There is certainly plenty to do, and with the islands steeped in prehistoric history, much to see that wouldn’t be available in most other parts of the UK.

The islands centre around the ‘Mainland’. This is where all the main facilities are (main airport etc). In all, there are about 70 islands of which 20 are inhabited.

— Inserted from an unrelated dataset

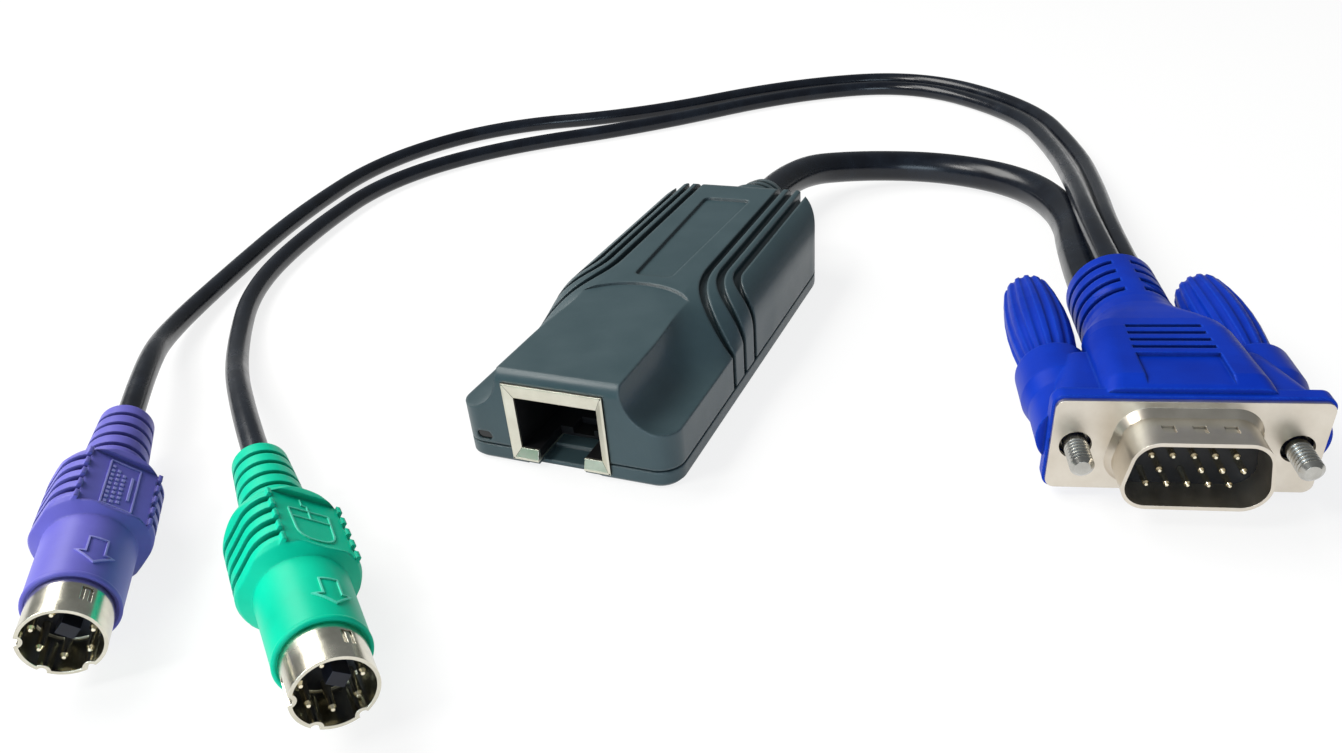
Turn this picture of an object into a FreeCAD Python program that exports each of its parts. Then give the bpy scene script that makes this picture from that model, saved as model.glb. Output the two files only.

Things to do on the islands include…

Mainland

Kirkwall – Bishop’s Palace, Scapa Flow, Scapa Flow Visitor Centre, Orkney Museum, St Magnus Cathedral, Cuween Hill Cairn, Wireless Museum, HMS Royal Oak Memorial, Kirkwall Marina, Scapa Distillery, Orkney Golf Club

Stromness – Skara Brae, Ring of Brodgar, Ness of Brodgar, Yesnaby cliffs, Ness Battery, Orkney Brewery, Stromness Marina, Stromness Golf Club, Stromness Museum

Stenness –  Maeshowe, Standing Stones of Stenness, Happy Valley, Unstan Cairn

St Mary’s – Italian Chapel

Evie – Broch of Gurness

Marwick – RSPB Nature Reserve

Deerness – Mill Head

Orphir –  Earl’s Bu, Viking Centre

Tankerness – Mine Howe

Dounby – Click Mill

Harray –  Corrigill Farm Museum, Knowes of Trotty

Birsay – Barony Mill, Brough of Birsay, Kirbuster Museum, Earl’s Palace

Hoy

Old Man of Hoy, Hackney Martello Tower, Dwarfie Stane, Longhope Lifeboat Station

Rousay

Midhowe Cairn, Taversoe Tuick, Blackhammer Cairn, Knowe of Yarso Cairn

Westray

Westray Visitor Centre, Links of Notland, Wheeline Steen Gallery, Westray Golf Club, Noltland Castle

Papa Westray

Papa Westray airport, Holland Farm, RSPB North Hill, St Boniface Kirk, Knap O’Howar

South Ronaldsay

Hoxa Tapestry Gallery, Banks Tomb, Olav’s Wood, Tomb of the Eagles, Blacksmith Museum, South Ronaldsay Golf Club

North Ronaldsay

North Ronaldsay lighthouse

Sanday

Sanday Heritage Centre, Quoyness Cairn, Sanday Golf Club

Stronsay

Vat of Kirbister

In addition there are a host of other activities that include water sports, wildlife, whale watching, boat tours and any number of walks.

Inter-island flights include the world’s shortest flight. This goes from Westray to Papa Westray and takes about 60 seconds!